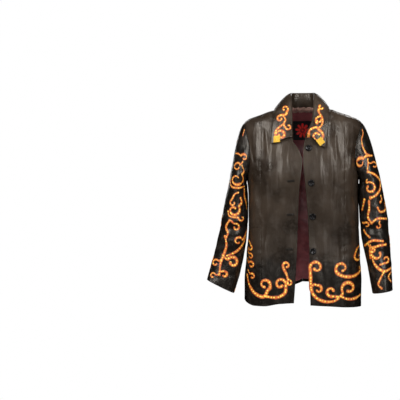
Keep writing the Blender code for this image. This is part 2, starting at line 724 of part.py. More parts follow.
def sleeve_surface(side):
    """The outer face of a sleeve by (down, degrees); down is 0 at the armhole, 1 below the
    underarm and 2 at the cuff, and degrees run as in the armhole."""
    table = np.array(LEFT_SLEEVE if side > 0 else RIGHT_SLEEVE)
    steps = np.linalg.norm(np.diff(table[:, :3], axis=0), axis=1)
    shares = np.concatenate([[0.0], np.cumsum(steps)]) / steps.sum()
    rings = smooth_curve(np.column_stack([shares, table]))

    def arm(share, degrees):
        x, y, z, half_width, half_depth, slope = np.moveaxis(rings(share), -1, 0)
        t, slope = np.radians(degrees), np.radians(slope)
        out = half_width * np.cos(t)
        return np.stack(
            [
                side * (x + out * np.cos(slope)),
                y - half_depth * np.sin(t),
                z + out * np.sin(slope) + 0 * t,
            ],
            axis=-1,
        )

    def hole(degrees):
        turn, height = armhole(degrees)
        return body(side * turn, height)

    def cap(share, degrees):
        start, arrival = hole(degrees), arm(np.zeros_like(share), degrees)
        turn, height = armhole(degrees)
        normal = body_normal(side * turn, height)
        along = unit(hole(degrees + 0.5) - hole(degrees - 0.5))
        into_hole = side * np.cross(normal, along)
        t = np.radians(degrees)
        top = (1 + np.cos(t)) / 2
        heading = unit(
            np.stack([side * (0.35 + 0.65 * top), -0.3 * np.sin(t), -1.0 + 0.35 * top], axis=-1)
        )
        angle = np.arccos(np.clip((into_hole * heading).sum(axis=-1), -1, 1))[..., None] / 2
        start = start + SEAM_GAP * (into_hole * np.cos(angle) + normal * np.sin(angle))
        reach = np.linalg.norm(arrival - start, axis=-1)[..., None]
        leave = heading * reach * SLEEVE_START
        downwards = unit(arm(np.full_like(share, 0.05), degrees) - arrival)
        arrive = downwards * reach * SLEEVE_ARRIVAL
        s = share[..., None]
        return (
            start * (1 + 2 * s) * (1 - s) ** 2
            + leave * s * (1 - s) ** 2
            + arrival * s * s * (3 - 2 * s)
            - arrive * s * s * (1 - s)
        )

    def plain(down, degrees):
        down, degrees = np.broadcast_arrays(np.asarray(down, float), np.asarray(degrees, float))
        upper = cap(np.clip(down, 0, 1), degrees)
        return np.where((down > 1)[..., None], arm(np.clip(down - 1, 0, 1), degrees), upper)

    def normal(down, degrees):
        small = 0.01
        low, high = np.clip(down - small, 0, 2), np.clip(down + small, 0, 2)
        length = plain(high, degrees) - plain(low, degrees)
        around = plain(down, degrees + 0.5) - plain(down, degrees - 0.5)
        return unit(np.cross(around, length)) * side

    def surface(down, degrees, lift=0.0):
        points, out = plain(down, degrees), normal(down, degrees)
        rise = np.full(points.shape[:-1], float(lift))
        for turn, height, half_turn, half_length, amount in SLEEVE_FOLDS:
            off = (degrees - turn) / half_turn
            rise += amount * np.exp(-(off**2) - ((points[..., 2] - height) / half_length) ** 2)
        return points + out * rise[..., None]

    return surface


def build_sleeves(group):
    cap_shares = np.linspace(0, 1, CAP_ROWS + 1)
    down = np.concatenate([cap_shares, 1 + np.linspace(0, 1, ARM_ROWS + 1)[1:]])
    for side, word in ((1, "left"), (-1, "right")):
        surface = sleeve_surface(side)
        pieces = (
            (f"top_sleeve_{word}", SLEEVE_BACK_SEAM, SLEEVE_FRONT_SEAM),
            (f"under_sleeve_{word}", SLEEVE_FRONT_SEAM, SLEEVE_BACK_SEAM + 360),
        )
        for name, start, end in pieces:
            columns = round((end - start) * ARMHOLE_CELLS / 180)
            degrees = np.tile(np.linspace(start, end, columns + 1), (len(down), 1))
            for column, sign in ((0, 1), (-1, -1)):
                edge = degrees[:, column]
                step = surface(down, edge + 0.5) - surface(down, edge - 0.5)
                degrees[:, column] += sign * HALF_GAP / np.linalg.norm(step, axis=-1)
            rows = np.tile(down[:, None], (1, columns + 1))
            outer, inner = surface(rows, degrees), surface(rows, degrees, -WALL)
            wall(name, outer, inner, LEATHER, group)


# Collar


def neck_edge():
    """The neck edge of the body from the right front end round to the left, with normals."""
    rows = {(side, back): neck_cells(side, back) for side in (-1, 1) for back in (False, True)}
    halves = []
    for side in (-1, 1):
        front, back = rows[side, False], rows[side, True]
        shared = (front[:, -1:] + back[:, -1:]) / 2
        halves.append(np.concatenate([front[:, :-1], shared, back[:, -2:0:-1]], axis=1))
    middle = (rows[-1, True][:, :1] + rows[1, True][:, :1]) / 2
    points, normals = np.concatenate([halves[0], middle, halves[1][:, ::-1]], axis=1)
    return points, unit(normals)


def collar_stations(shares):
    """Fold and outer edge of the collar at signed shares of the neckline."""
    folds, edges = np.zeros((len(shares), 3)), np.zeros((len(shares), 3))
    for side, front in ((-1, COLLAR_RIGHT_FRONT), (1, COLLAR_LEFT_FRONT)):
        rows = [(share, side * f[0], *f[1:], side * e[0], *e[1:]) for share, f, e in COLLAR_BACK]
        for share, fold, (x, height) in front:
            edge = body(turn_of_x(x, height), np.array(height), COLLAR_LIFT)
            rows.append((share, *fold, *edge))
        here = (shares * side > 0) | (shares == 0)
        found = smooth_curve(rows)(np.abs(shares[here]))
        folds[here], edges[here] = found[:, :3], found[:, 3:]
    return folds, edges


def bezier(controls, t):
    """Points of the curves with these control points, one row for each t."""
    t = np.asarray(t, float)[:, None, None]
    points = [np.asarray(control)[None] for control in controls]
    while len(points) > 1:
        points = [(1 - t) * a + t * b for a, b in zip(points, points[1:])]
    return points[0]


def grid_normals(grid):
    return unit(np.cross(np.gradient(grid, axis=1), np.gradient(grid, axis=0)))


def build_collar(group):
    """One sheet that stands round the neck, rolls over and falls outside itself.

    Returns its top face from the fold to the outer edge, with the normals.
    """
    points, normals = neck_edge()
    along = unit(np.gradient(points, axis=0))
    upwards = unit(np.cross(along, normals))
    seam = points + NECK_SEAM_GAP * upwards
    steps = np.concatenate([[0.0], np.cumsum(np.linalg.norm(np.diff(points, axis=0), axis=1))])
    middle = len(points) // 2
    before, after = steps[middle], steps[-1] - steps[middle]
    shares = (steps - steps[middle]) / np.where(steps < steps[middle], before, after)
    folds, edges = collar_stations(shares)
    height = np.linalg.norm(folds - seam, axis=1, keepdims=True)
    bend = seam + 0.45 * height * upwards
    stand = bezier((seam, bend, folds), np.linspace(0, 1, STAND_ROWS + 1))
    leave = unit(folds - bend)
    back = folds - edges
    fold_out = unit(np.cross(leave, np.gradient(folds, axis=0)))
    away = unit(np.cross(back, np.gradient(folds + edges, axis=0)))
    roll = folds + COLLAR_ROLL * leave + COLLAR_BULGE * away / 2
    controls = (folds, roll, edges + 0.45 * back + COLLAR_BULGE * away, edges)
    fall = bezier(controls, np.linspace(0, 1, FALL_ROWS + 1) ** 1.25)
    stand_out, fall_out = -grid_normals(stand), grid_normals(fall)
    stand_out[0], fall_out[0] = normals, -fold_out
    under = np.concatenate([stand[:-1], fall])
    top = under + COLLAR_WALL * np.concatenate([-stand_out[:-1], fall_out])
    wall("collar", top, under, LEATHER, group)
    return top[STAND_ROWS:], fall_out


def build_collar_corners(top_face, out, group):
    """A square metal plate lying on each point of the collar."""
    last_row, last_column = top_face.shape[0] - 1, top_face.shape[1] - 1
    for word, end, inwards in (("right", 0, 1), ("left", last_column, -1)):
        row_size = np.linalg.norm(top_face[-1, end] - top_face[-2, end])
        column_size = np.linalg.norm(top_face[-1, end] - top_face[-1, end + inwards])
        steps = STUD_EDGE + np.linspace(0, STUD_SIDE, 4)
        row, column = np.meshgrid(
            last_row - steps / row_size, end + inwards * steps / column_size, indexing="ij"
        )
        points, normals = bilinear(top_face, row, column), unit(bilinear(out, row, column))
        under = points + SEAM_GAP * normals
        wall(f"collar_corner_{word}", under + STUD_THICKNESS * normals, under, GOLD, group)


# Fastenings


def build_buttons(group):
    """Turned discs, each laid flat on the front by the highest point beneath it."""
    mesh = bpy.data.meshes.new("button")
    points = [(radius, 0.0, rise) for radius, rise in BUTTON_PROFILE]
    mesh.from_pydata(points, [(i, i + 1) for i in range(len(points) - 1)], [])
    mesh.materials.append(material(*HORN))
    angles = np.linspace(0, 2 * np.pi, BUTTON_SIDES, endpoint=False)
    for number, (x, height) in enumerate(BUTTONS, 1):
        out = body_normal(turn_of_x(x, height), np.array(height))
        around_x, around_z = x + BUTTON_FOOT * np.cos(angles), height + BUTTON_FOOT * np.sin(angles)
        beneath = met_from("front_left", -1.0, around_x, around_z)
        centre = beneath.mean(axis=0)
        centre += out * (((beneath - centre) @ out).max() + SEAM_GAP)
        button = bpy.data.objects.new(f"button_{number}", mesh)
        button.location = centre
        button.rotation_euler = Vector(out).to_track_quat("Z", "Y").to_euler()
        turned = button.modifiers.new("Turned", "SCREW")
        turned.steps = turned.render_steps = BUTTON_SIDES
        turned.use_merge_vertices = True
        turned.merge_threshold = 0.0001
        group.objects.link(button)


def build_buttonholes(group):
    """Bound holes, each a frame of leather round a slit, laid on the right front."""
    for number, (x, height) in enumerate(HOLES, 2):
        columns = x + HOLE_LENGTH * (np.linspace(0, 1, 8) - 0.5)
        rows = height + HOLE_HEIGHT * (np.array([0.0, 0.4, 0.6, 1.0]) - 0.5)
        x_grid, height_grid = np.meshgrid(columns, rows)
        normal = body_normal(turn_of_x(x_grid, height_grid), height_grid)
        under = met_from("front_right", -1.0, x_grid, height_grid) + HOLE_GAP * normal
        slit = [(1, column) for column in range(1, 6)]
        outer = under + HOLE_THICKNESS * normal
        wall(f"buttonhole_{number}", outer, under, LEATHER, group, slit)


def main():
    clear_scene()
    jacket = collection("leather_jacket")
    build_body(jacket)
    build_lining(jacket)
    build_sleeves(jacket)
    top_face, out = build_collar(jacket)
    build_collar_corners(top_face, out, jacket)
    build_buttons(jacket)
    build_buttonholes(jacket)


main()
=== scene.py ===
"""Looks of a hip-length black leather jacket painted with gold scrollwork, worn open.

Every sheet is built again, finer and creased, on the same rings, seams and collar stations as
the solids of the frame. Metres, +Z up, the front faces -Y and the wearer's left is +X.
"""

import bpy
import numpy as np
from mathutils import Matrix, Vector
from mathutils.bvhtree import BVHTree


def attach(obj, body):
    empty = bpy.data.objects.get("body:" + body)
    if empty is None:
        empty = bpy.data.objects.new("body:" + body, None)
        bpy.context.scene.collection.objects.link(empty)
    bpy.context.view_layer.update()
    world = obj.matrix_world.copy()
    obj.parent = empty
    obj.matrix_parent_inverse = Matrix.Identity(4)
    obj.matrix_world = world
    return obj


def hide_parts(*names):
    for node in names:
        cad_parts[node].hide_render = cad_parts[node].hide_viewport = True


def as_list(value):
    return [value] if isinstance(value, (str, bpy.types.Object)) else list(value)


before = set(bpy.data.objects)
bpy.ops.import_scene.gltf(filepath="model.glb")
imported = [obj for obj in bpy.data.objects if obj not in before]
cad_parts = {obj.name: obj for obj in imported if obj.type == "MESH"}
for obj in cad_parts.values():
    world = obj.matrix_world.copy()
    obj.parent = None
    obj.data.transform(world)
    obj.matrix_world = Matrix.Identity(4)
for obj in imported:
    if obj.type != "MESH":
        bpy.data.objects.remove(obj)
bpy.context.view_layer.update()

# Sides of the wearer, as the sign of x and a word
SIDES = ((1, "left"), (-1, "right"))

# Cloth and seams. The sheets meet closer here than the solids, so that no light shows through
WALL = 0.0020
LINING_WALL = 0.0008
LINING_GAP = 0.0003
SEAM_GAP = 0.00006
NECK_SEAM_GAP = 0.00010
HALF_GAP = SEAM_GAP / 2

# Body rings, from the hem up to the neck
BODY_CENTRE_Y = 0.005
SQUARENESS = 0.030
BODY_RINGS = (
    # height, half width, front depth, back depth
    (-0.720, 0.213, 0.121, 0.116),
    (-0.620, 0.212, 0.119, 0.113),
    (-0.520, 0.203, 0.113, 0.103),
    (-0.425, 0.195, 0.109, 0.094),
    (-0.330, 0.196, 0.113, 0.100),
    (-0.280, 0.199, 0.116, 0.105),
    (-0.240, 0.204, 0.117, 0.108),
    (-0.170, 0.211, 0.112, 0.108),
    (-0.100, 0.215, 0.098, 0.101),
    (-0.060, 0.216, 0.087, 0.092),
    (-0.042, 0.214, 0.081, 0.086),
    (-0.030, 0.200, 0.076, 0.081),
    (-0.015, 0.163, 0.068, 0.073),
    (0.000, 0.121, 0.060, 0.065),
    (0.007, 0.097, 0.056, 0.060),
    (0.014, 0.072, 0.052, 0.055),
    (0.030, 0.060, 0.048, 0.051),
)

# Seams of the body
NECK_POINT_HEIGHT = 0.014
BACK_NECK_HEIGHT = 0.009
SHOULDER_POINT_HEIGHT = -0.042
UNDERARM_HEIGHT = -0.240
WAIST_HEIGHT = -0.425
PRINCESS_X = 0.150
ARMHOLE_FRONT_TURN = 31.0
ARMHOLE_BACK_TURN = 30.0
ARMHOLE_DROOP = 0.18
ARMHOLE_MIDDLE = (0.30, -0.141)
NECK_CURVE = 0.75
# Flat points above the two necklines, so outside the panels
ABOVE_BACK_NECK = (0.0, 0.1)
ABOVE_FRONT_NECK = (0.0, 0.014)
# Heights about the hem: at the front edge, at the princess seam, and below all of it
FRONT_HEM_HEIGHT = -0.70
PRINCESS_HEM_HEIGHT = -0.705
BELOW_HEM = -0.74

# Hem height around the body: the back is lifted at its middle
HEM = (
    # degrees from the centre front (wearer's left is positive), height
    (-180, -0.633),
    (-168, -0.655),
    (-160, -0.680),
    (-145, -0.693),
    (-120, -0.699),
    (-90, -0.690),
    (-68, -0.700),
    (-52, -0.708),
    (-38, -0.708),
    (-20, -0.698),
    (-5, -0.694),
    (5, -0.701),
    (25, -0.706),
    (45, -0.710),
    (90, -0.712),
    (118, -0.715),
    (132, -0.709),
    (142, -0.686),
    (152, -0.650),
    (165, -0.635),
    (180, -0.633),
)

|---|

**What you should do:** In the listing above, reproduce the first line and each one after it through the line that contains "return body(side * turn, height)".

**Response to this exercise:**
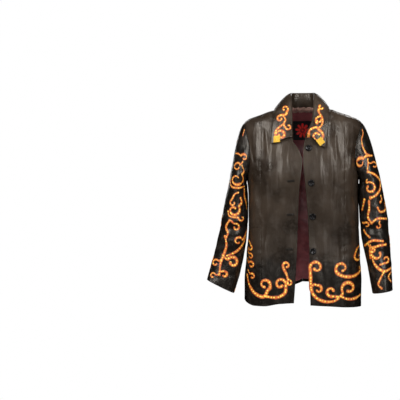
Keep writing the Blender code for this image. This is part 2, starting at line 724 of part.py. More parts follow.
def sleeve_surface(side):
    """The outer face of a sleeve by (down, degrees); down is 0 at the armhole, 1 below the
    underarm and 2 at the cuff, and degrees run as in the armhole."""
    table = np.array(LEFT_SLEEVE if side > 0 else RIGHT_SLEEVE)
    steps = np.linalg.norm(np.diff(table[:, :3], axis=0), axis=1)
    shares = np.concatenate([[0.0], np.cumsum(steps)]) / steps.sum()
    rings = smooth_curve(np.column_stack([shares, table]))

    def arm(share, degrees):
        x, y, z, half_width, half_depth, slope = np.moveaxis(rings(share), -1, 0)
        t, slope = np.radians(degrees), np.radians(slope)
        out = half_width * np.cos(t)
        return np.stack(
            [
                side * (x + out * np.cos(slope)),
                y - half_depth * np.sin(t),
                z + out * np.sin(slope) + 0 * t,
            ],
            axis=-1,
        )

    def hole(degrees):
        turn, height = armhole(degrees)
        return body(side * turn, height)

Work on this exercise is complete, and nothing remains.